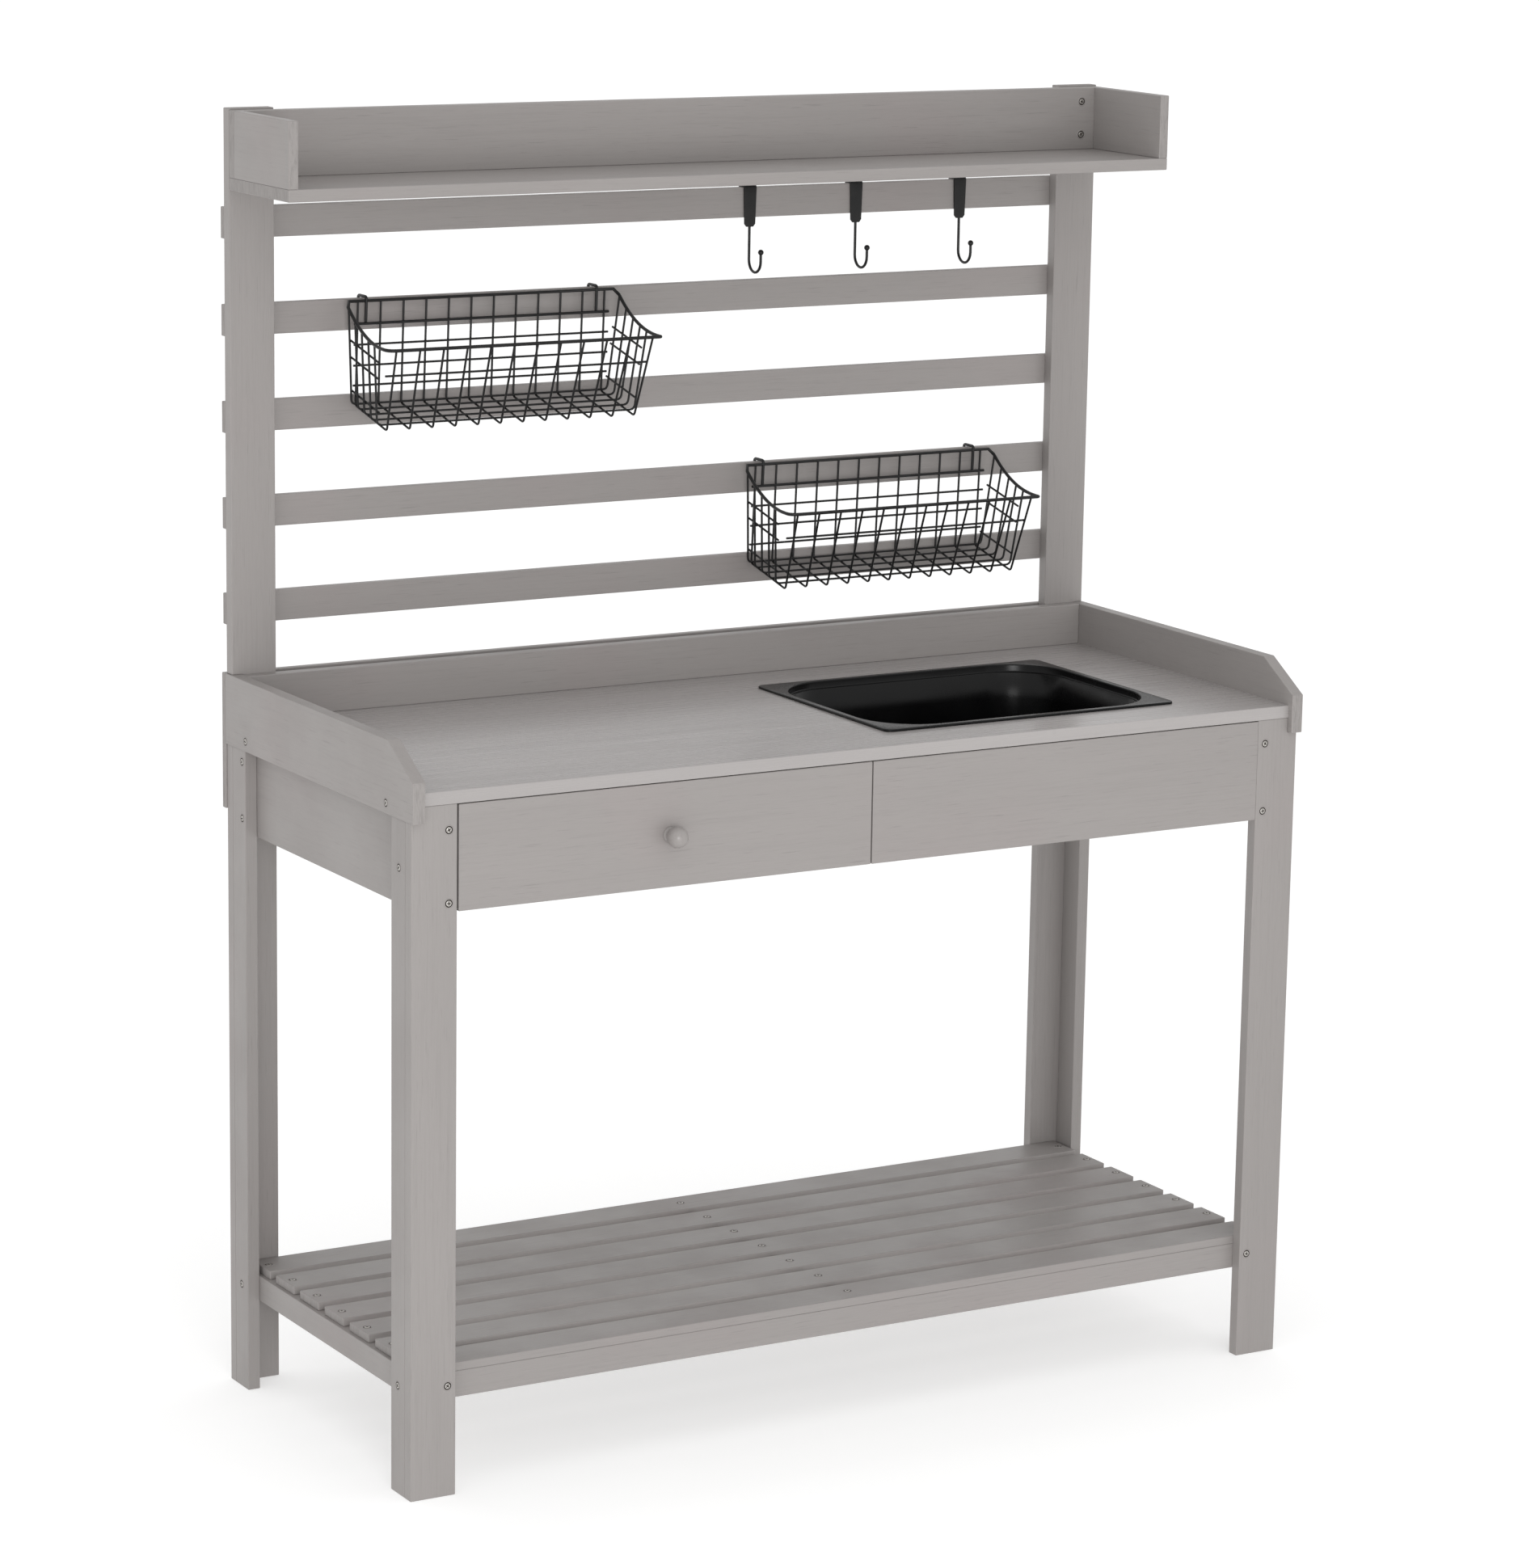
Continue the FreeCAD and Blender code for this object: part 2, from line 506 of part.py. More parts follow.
def basket(name, low_x, rung):
    """A wire basket that hangs on one slat of the back: a mesh of five flat grids, and a heavier rim
    wire that dips from the back to the front, with two wires that go over the slat. Its back leans,
    so that its heel rests near the slat below, and its floor falls from the heel to the toe."""
    long, deep, high = value("basket_long"), value("basket_deep"), value("basket_high")
    thick, rim = value("mesh_wire"), value("rim_wire")
    floor_deep, fall = value("floor_deep"), value("floor_fall")
    drop, bow = value("rim_drop"), value("rim_bow")
    x0 = value("left + " + low_x)
    heel_y = value("front + depth - basket_out")
    rim_y = heel_y - value("back_lean")
    toe_y = heel_y - floor_deep
    rim_z = value("rung_top - %d*rung_pitch - rim_below_rung" % rung)
    heel_z = rim_z - high
    toe_z = heel_z - fall

    def rim_drop_at(share):
        return drop * (1 - (1 - share) ** bow)

    def leaning(shape, low, angle):
        """A grid turned about the X axis, its own origin moved to low."""
        turn = FreeCAD.Rotation(FreeCAD.Vector(1, 0, 0), math.degrees(angle))
        shape.Placement = FreeCAD.Placement(FreeCAD.Vector(*low), turn)
        return shape

    pitch = value("cross_pitch")
    first = (long - (CROSS_BARS - 1) * pitch) / 2
    across = [first + pitch * n for n in range(CROSS_BARS)]
    rail_span = (first - value("rail_stub"), long - first + value("rail_stub"))

    back_high = math.hypot(high, heel_y - rim_y)
    back_rails = [back_high - value("back_rail_drop + %d*back_rail_pitch" % n)
                  for n in range(BACK_RAILS)]
    back = grid(across, back_rails, rail_span, [(thick / 2, back_high - rim)] * CROSS_BARS, thick)
    leaning(back, (x0, heel_y - thick / 2, heel_z), math.atan2(heel_y - rim_y, high))

    front_rise, front_out = high + fall - drop, toe_y - rim_y + deep
    front_high = math.hypot(front_rise, front_out) - rim - thick
    front_rails = [front_high - value("front_rail_drop"), 1.5 * thick]
    front = grid(across, front_rails, rail_span, [(thick, front_high)] * CROSS_BARS, thick)
    leaning(front, (x0, toe_y - thick / 2, toe_z), math.atan2(front_out, front_rise))

    inset, margin = value("basket_inset"), value("floor_margin")
    floor_long = math.hypot(floor_deep, fall)
    step = (floor_long - 2 * thick - 2 * margin) / (LONG_BARS - 1)
    lengthwise = [thick + margin + n * step for n in range(LONG_BARS)]
    floor_bars = []
    for x in across:
        floor_bars.append(Part.makeBox(thick, floor_long - 2 * thick, thick,
                                       FreeCAD.Vector(x - thick / 2, thick, -thick / 2)))
    for y in lengthwise:
        floor_bars.append(Part.makeBox(long - 2 * inset, thick, thick,
                                       FreeCAD.Vector(inset, y - thick / 2, -thick / 2)))
    floor = floor_bars[0].multiFuse(floor_bars[1:]).removeSplitter()
    leaning(floor, (x0, toe_y, toe_z), math.atan2(fall, floor_deep))

    uprights = [y * floor_deep / floor_long for y in lengthwise]
    spans = []
    for y in uprights:
        share = max(0, (rim_y - toe_y - y) / deep)
        spans.append((thick / 2 - fall * (1 - y / floor_deep), high - rim_drop_at(share) - rim))
    end_rails = [value("end_rail_up + %d*end_rail_pitch" % n) for n in range(END_RAILS)]
    end_grid = grid(uprights, end_rails, (uprights[0], uprights[-1]), spans, thick)
    ends = []
    for side in (-1, 1):
        turned_end = end_grid.copy()
        turn = FreeCAD.Rotation(FreeCAD.Vector(0, 0, 1), 90)
        tilt = FreeCAD.Rotation(FreeCAD.Vector(0, 1, 0), side * math.degrees(inset / high))
        foot = x0 + inset + thick if side < 0 else x0 + long - inset
        turned_end.Placement = FreeCAD.Placement(FreeCAD.Vector(foot, toe_y, heel_z), tilt * turn)
        ends.append(turned_end)

    mesh = doc.addObject("Part::Feature", name + "_mesh")
    mesh.Shape = Part.makeCompound([back, front, floor] + ends)
    keep(name + "_mesh", mesh)

    dip = [(rim_y - deep * share, rim_z - rim_drop_at(share)) for share in (0, 0.25, 0.5, 0.75, 1)]
    loop = [FreeCAD.Vector(x0 + long, y, z) for y, z in dip]
    loop += [FreeCAD.Vector(x0, y, z) for y, z in reversed(dip)]
    wires = [rod(a, b, rim) for a, b in zip(loop, loop[1:] + loop[:1])]
    wires += [Part.makeSphere(rim, point) for point in loop]
    hang = value("hang_wire")
    over_z = value("rung_top - %d*rung_pitch + hang_over" % rung) + hang
    behind_y = value("front + depth + thin_board + hang_behind") + hang
    for x in (x0 + value("hang_inset"), x0 + long - value("hang_inset")):
        path = [FreeCAD.Vector(x, rim_y, rim_z), FreeCAD.Vector(x, rim_y, over_z),
                FreeCAD.Vector(x, behind_y, over_z),
                FreeCAD.Vector(x, behind_y, over_z - value("hang_drop"))]
        wires += [rod(a, b, hang) for a, b in zip(path, path[1:])]
        wires += [Part.makeSphere(hang, point) for point in path]
    ring = doc.addObject("Part::Feature", name + "_rim")
    ring.Shape = wires[0].multiFuse(wires[1:])
    keep(name + "_rim", ring)


basket("basket_upper", "upper_basket_x", 1)
basket("basket_lower", "lower_basket_x", 3)


# ---- screws ---------------------------------------------------------------------------------
def screws(label, places, facing):
    """Low domed screw heads on a face. facing is the way they point out: -X, +X, -Y, +Y or +Z."""
    turns = {"-X": ((0, 1, 0), -90), "+X": ((0, 1, 0), 90), "-Y": ((1, 0, 0), 90),
             "+Y": ((1, 0, 0), -90), "+Z": ((0, 0, 1), 0)}
    heads = []
    for number, low in enumerate(places):
        head = doc.addObject("Part::Cone", "%s_%d" % (label, number))
        bind(head, Radius1="screw_head", Radius2="screw_head/2", Height="screw_proud")
        axis, angle = turns[facing]
        head.Placement.Rotation = FreeCAD.Rotation(FreeCAD.Vector(*axis), angle)
        place(head, low)
        heads.append(head)
    return heads


right_face = "left + width"
front_heads = []
side_heads = []
for side in ("left", "right"):
    if side == "left":
        near, outer, facing = "left + face_screw_in", "left", "-X"
        guard_face = "left - guard_side_proud"
    else:
        near, outer, facing = right_face + " - face_screw_in", right_face, "+X"
        guard_face = right_face + " + guard_side_proud"
    heights = ("face_screw_low", "face_screw_high", "foot_screw")
    front_heads += screws("front_screw_" + side, [(near, "front", z) for z in heights], "-Y")
    side_heads += screws("side_screw_" + side, [
        (outer, "front + side_screw_in", "side_screw"),
        (outer, "front + side_foot_in", "side_foot"),
        (outer, "front + depth - rear_side_in", "rear_side_high"),
        (outer, "front + depth - rear_side_in", "rear_side_low"),
        (outer, "front + depth - side_foot_in", "side_foot")], facing)
    side_heads += screws("guard_screw_" + side, [
        (guard_face, "front + guard_screw_front", "guard_screw"),
        (guard_face, "front + depth - guard_screw_rear", "guard_screw")], facing)
group("front_screws", front_heads)
group("side_screws", side_heads)


def both_ends(*insets):
    """The X of screws set in by each inset from both ends of the bench."""
    return ["left + " + inset for inset in insets] + [right_face + " - " + inset for inset in insets]


slat_places = []
for number in range(SHELF_SLATS):
    middle_y = "front + board + %d*slat_pitch + slat_wide/2" % number
    for x in both_ends("slat_screw_in") + ["left + width/2"]:
        slat_places.append((x, middle_y, "rail_high + slat_thick"))
group("shelf_screws", screws("shelf_screw", slat_places, "+Z"))
wall_places = []
for x in both_ends("slat_screw_in"):
    for z in ("wall_screw_low", "wall_screw_high"):
        wall_places.append((x, "front + depth - board - shelf_thick", z))
group("top_shelf_screws", screws("top_shelf_screw", wall_places, "-Y"))
rear_face = "front + depth + thin_board"
rear_places = []
for number in range(RUNGS):
    for x in both_ends("rung_screw_outer", "rung_screw_inner"):
        rear_places.append((x, rear_face, "rung_top - %d*rung_pitch - rung_high/2" % number))
for x in both_ends("apron_screw_in"):
    for z in ("apron_screw_low", "apron_screw_high"):
        rear_places.append((x, rear_face, z))
group("rear_screws", screws("rear_screw", rear_places, "+Y"))

# ---- check and write ------------------------------------------------------------------------
doc.recompute()
for thing in doc.Objects:
    if {"Invalid", "Error"} & set(thing.State):
        raise ValueError("%s failed: %s" % (thing.Name, thing.State))
os.makedirs("parts", exist_ok=True)
for label, thing in parts.items():
    shape = thing.Shape
    if shape.isNull() or not shape.isValid() or not shape.Solids:
        raise ValueError(label + " has no valid solid")
    shape.exportStep("parts/%s.step" % label)
whole = Part.makeCompound([thing.Shape for thing in parts.values()]).BoundBox
print("%d nodes, X %.1f..%.1f Y %.1f..%.1f Z %.1f..%.1f" % (
    len(parts), whole.XMin, whole.XMax, whole.YMin, whole.YMax, whole.ZMin, whole.ZMax))
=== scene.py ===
import json
import math

import bmesh
import bpy
from mathutils import Matrix, Vector


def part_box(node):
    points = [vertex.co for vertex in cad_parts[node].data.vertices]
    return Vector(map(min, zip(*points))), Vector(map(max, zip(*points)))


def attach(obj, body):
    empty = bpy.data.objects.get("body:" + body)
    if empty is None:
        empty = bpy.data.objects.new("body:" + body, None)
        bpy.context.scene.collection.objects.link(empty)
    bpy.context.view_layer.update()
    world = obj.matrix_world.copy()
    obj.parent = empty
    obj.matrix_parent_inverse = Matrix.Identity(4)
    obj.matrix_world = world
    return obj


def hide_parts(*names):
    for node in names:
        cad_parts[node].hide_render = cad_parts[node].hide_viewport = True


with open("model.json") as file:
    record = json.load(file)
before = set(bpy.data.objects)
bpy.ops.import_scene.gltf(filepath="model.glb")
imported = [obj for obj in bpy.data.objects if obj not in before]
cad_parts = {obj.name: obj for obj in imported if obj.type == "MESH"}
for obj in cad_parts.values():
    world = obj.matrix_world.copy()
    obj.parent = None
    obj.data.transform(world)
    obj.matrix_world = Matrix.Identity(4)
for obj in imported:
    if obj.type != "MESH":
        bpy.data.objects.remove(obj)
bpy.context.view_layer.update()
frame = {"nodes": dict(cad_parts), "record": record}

MM = 0.001
NODES = frame["nodes"]

# ---- camera ---------------------------------------------------------------------------------
SENSOR_WIDE, LENS = 36, 117.02
FAR_CLIP = 200
CAMERA_PLACE = (-2.927, -5.011, 1.937)
CAMERA_YAW, CAMERA_PITCH, CAMERA_ROLL = math.radians(30.26), math.radians(-11.95), math.radians(0.92)


def make_camera():
    data = bpy.data.cameras.new("camera")
    data.sensor_width = SENSOR_WIDE
    data.lens = LENS
    data.clip_end = FAR_CLIP
    camera = bpy.data.objects.new("camera", data)
    bpy.context.scene.collection.objects.link(camera)
    turn = Matrix.Rotation(-CAMERA_YAW, 4, "Z") @ Matrix.Rotation(math.pi / 2 + CAMERA_PITCH, 4, "X")
    camera.matrix_world = Matrix.Translation(CAMERA_PLACE) @ turn @ Matrix.Rotation(CAMERA_ROLL, 4, "Z")
    bpy.context.scene.camera = camera


make_camera()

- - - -

_What to do_. In the listing above, find the line containing "whole = Part.makeCompound([thing.Shape" and the line containing "record = json.load(file)", then quote both, plus every line between them, exactly as written.

_Full response_.
whole = Part.makeCompound([thing.Shape for thing in parts.values()]).BoundBox
print("%d nodes, X %.1f..%.1f Y %.1f..%.1f Z %.1f..%.1f" % (
    len(parts), whole.XMin, whole.XMax, whole.YMin, whole.YMax, whole.ZMin, whole.ZMax))
=== scene.py ===
import json
import math

import bmesh
import bpy
from mathutils import Matrix, Vector


def part_box(node):
    points = [vertex.co for vertex in cad_parts[node].data.vertices]
    return Vector(map(min, zip(*points))), Vector(map(max, zip(*points)))


def attach(obj, body):
    empty = bpy.data.objects.get("body:" + body)
    if empty is None:
        empty = bpy.data.objects.new("body:" + body, None)
        bpy.context.scene.collection.objects.link(empty)
    bpy.context.view_layer.update()
    world = obj.matrix_world.copy()
    obj.parent = empty
    obj.matrix_parent_inverse = Matrix.Identity(4)
    obj.matrix_world = world
    return obj


def hide_parts(*names):
    for node in names:
        cad_parts[node].hide_render = cad_parts[node].hide_viewport = True


with open("model.json") as file:
    record = json.load(file)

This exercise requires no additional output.